* [Directions] Every record here should be printed again exactly.

* [Supplied data]
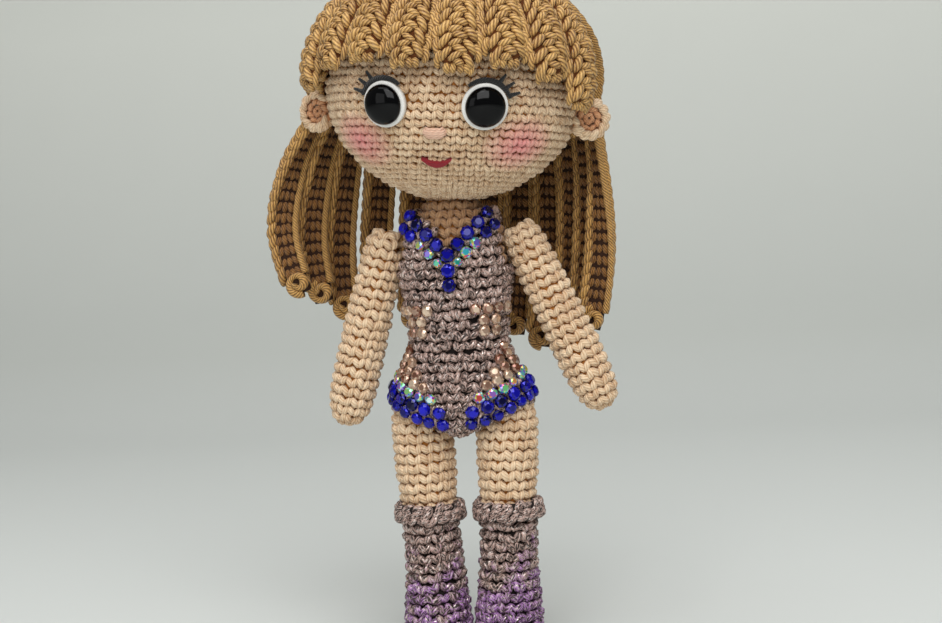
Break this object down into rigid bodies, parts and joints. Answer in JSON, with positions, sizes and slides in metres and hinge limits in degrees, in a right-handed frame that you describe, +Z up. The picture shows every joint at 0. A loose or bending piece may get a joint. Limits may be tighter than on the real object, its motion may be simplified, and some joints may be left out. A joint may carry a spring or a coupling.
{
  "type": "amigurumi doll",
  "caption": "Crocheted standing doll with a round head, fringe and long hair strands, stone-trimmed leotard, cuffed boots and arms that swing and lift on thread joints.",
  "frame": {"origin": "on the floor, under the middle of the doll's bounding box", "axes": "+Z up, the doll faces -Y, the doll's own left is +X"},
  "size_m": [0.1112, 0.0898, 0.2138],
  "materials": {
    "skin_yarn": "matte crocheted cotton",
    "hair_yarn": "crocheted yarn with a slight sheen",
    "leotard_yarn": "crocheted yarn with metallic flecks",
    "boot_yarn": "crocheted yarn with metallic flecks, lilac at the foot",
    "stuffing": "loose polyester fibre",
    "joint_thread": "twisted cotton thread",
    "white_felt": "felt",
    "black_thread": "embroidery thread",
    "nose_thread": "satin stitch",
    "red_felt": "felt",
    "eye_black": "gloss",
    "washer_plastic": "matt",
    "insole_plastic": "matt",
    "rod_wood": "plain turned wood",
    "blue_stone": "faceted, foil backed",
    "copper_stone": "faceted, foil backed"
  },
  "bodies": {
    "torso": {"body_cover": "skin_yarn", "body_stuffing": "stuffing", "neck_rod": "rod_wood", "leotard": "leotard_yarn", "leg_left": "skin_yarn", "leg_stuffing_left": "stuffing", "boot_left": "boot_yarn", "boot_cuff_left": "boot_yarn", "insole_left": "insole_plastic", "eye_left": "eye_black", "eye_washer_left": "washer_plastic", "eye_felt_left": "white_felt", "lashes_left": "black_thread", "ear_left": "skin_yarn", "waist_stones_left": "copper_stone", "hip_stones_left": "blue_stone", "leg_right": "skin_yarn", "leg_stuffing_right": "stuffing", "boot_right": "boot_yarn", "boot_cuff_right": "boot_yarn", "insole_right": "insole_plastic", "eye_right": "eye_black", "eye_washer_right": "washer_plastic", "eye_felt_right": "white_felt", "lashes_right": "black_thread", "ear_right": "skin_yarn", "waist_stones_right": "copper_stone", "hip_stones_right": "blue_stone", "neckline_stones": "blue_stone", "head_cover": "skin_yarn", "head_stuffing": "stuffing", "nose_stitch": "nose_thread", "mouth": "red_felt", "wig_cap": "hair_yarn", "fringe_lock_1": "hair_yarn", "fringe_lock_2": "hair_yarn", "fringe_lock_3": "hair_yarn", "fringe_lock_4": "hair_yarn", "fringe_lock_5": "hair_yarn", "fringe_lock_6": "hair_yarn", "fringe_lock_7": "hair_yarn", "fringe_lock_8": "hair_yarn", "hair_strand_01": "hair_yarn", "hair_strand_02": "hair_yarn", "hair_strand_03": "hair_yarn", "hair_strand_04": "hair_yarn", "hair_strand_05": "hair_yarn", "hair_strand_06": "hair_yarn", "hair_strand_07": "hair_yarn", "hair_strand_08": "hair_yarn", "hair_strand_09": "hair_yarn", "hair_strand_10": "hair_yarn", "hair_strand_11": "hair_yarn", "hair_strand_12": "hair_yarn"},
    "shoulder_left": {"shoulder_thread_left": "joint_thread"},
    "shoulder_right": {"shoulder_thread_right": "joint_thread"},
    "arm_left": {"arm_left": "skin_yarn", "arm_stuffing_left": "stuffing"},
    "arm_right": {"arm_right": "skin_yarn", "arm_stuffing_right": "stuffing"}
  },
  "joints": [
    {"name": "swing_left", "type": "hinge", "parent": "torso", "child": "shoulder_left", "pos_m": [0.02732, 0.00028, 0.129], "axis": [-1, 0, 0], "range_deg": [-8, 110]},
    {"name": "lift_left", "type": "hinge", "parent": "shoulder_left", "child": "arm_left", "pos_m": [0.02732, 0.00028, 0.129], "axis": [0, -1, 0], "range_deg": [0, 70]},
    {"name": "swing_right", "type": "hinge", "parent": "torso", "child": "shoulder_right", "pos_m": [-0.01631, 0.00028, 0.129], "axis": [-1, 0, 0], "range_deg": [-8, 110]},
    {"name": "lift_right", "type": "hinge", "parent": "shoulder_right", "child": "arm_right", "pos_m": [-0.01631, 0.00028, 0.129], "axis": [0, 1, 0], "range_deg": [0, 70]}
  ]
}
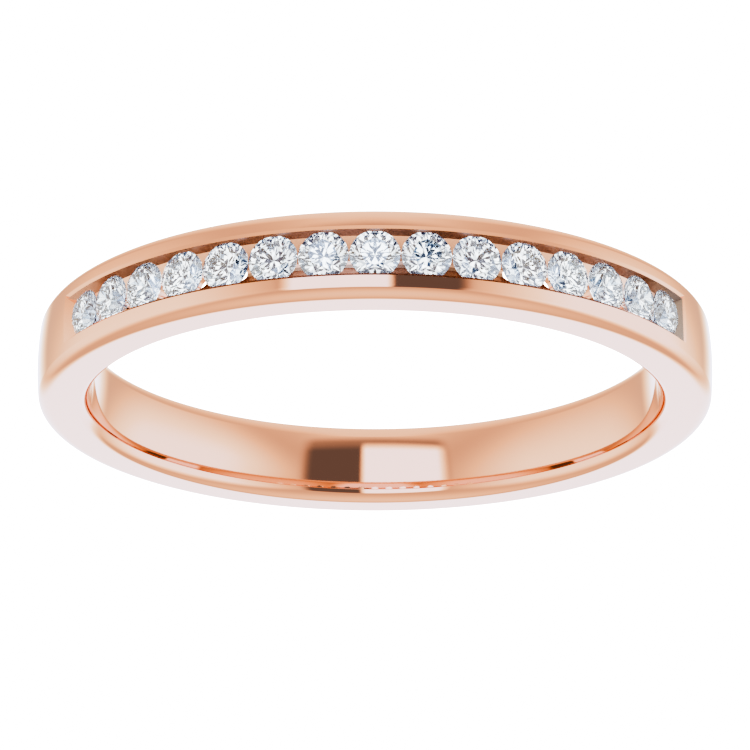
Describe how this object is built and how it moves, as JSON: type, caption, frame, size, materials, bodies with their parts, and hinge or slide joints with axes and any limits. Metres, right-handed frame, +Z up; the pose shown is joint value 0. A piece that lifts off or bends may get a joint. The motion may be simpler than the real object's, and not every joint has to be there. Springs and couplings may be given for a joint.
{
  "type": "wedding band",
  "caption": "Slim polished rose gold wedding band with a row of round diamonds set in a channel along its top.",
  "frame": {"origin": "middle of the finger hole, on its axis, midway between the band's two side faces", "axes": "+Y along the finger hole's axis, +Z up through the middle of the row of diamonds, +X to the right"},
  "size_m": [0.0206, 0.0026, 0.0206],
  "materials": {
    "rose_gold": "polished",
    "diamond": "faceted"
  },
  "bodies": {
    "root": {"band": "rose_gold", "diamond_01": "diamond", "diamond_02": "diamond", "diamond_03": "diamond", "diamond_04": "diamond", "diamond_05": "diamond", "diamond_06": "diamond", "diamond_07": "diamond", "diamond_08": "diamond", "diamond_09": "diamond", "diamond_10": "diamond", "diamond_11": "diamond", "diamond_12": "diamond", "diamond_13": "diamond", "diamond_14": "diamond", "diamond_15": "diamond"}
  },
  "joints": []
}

* [Complete output]
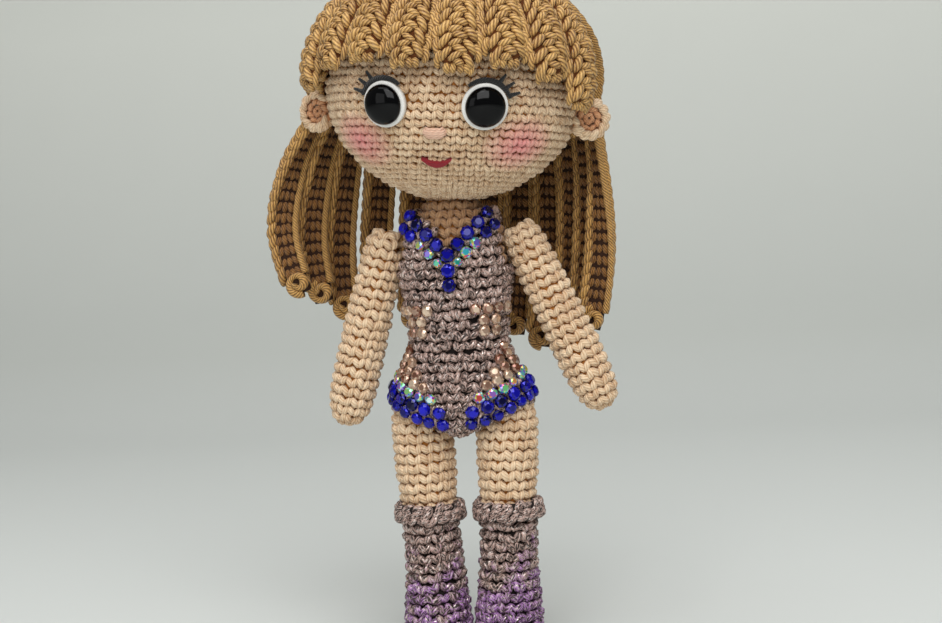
Break this object down into rigid bodies, parts and joints. Answer in JSON, with positions, sizes and slides in metres and hinge limits in degrees, in a right-handed frame that you describe, +Z up. The picture shows every joint at 0. A loose or bending piece may get a joint. Limits may be tighter than on the real object, its motion may be simplified, and some joints may be left out. A joint may carry a spring or a coupling.
{
  "type": "amigurumi doll",
  "caption": "Crocheted standing doll with a round head, fringe and long hair strands, stone-trimmed leotard, cuffed boots and arms that swing and lift on thread joints.",
  "frame": {"origin": "on the floor, under the middle of the doll's bounding box", "axes": "+Z up, the doll faces -Y, the doll's own left is +X"},
  "size_m": [0.1112, 0.0898, 0.2138],
  "materials": {
    "skin_yarn": "matte crocheted cotton",
    "hair_yarn": "crocheted yarn with a slight sheen",
    "leotard_yarn": "crocheted yarn with metallic flecks",
    "boot_yarn": "crocheted yarn with metallic flecks, lilac at the foot",
    "stuffing": "loose polyester fibre",
    "joint_thread": "twisted cotton thread",
    "white_felt": "felt",
    "black_thread": "embroidery thread",
    "nose_thread": "satin stitch",
    "red_felt": "felt",
    "eye_black": "gloss",
    "washer_plastic": "matt",
    "insole_plastic": "matt",
    "rod_wood": "plain turned wood",
    "blue_stone": "faceted, foil backed",
    "copper_stone": "faceted, foil backed"
  },
  "bodies": {
    "torso": {"body_cover": "skin_yarn", "body_stuffing": "stuffing", "neck_rod": "rod_wood", "leotard": "leotard_yarn", "leg_left": "skin_yarn", "leg_stuffing_left": "stuffing", "boot_left": "boot_yarn", "boot_cuff_left": "boot_yarn", "insole_left": "insole_plastic", "eye_left": "eye_black", "eye_washer_left": "washer_plastic", "eye_felt_left": "white_felt", "lashes_left": "black_thread", "ear_left": "skin_yarn", "waist_stones_left": "copper_stone", "hip_stones_left": "blue_stone", "leg_right": "skin_yarn", "leg_stuffing_right": "stuffing", "boot_right": "boot_yarn", "boot_cuff_right": "boot_yarn", "insole_right": "insole_plastic", "eye_right": "eye_black", "eye_washer_right": "washer_plastic", "eye_felt_right": "white_felt", "lashes_right": "black_thread", "ear_right": "skin_yarn", "waist_stones_right": "copper_stone", "hip_stones_right": "blue_stone", "neckline_stones": "blue_stone", "head_cover": "skin_yarn", "head_stuffing": "stuffing", "nose_stitch": "nose_thread", "mouth": "red_felt", "wig_cap": "hair_yarn", "fringe_lock_1": "hair_yarn", "fringe_lock_2": "hair_yarn", "fringe_lock_3": "hair_yarn", "fringe_lock_4": "hair_yarn", "fringe_lock_5": "hair_yarn", "fringe_lock_6": "hair_yarn", "fringe_lock_7": "hair_yarn", "fringe_lock_8": "hair_yarn", "hair_strand_01": "hair_yarn", "hair_strand_02": "hair_yarn", "hair_strand_03": "hair_yarn", "hair_strand_04": "hair_yarn", "hair_strand_05": "hair_yarn", "hair_strand_06": "hair_yarn", "hair_strand_07": "hair_yarn", "hair_strand_08": "hair_yarn", "hair_strand_09": "hair_yarn", "hair_strand_10": "hair_yarn", "hair_strand_11": "hair_yarn", "hair_strand_12": "hair_yarn"},
    "shoulder_left": {"shoulder_thread_left": "joint_thread"},
    "shoulder_right": {"shoulder_thread_right": "joint_thread"},
    "arm_left": {"arm_left": "skin_yarn", "arm_stuffing_left": "stuffing"},
    "arm_right": {"arm_right": "skin_yarn", "arm_stuffing_right": "stuffing"}
  },
  "joints": [
    {"name": "swing_left", "type": "hinge", "parent": "torso", "child": "shoulder_left", "pos_m": [0.02732, 0.00028, 0.129], "axis": [-1, 0, 0], "range_deg": [-8, 110]},
    {"name": "lift_left", "type": "hinge", "parent": "shoulder_left", "child": "arm_left", "pos_m": [0.02732, 0.00028, 0.129], "axis": [0, -1, 0], "range_deg": [0, 70]},
    {"name": "swing_right", "type": "hinge", "parent": "torso", "child": "shoulder_right", "pos_m": [-0.01631, 0.00028, 0.129], "axis": [-1, 0, 0], "range_deg": [-8, 110]},
    {"name": "lift_right", "type": "hinge", "parent": "shoulder_right", "child": "arm_right", "pos_m": [-0.01631, 0.00028, 0.129], "axis": [0, 1, 0], "range_deg": [0, 70]}
  ]
}
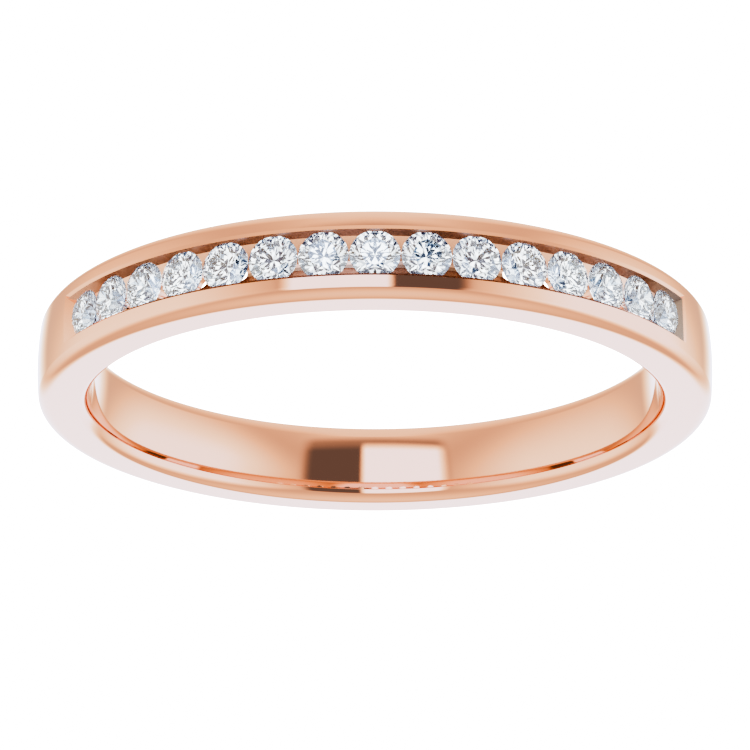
Describe how this object is built and how it moves, as JSON: type, caption, frame, size, materials, bodies with their parts, and hinge or slide joints with axes and any limits. Metres, right-handed frame, +Z up; the pose shown is joint value 0. A piece that lifts off or bends may get a joint. The motion may be simpler than the real object's, and not every joint has to be there. Springs and couplings may be given for a joint.
{
  "type": "wedding band",
  "caption": "Slim polished rose gold wedding band with a row of round diamonds set in a channel along its top.",
  "frame": {"origin": "middle of the finger hole, on its axis, midway between the band's two side faces", "axes": "+Y along the finger hole's axis, +Z up through the middle of the row of diamonds, +X to the right"},
  "size_m": [0.0206, 0.0026, 0.0206],
  "materials": {
    "rose_gold": "polished",
    "diamond": "faceted"
  },
  "bodies": {
    "root": {"band": "rose_gold", "diamond_01": "diamond", "diamond_02": "diamond", "diamond_03": "diamond", "diamond_04": "diamond", "diamond_05": "diamond", "diamond_06": "diamond", "diamond_07": "diamond", "diamond_08": "diamond", "diamond_09": "diamond", "diamond_10": "diamond", "diamond_11": "diamond", "diamond_12": "diamond", "diamond_13": "diamond", "diamond_14": "diamond", "diamond_15": "diamond"}
  },
  "joints": []
}